Some of the most improbable bedfellows have started to rally around a call for bolder action since Australia made its move. Former Obama chief of staff Rahm Emanuel, a name seldom seen on bipartisan banners, has surfaced. So have Republican senators like Katie Britt and John Cornyn, joined by Hawaii’s Brian Schatz. If you see them in the same headline, you know something has rattled Congress’s nerves.

But consensus, so far, is elusive. For every voice pleading urgency, there’s another, like Rep. Lauren Boebert of Colorado. She’s remained unpersuaded by calls for outright bans or sweeping rules from Congress, anchoring her stance in capitalism and federalism. “We have a lot of good legislation for solutions, but, unfortunately, leadership prioritizes things that the American people don’t,” she told Fox News Digital. Her advice: “Read the room of America.”

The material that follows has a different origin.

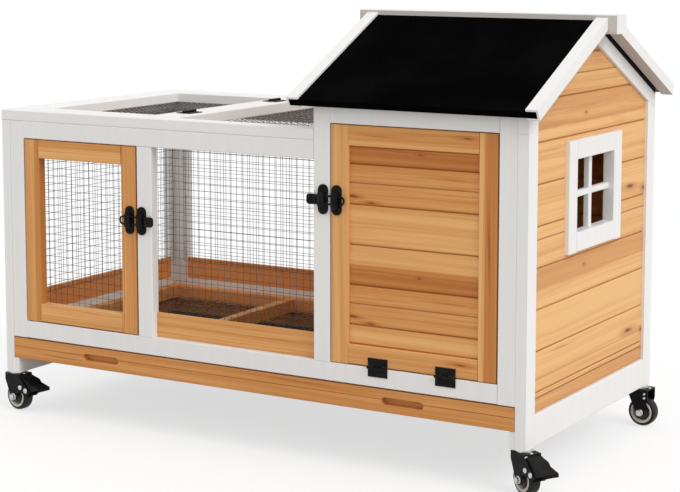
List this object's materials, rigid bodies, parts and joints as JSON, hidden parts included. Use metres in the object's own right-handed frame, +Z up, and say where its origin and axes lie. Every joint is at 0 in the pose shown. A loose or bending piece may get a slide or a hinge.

And then, the debate pivots to a familiar American crossroads: does responsibility start in Washington, or at the kitchen table? Some lawmakers insist it’s parents who should navigate these waters. But critics say Big Tech won’t fundamentally change unless forced, and that entrusting children’s mental health to the profit motives of Silicon Valley is a gamble.

Rep. Ralph Norman, less inclined toward diplomatic phrasing, boiled it down: “Got to have an age and got to track down something that is destroying our children.” Yet Norman acknowledged that “a lot of people don’t know” — or perhaps don’t fully see — the risks at play.

For now, Australia’s move has thrown a spotlight across the Pacific, igniting a debate that feels both urgent and unsettled. How do you protect children — and who gets to decide where that line falls? Even lawmakers agree that answers are overdue. But as policymakers try to reconcile liberty with responsibility in a world that never seems to stand still, one thing is clear: the next move, however uncertain, will be scrutinized by Americans well beyond the capital’s marble halls.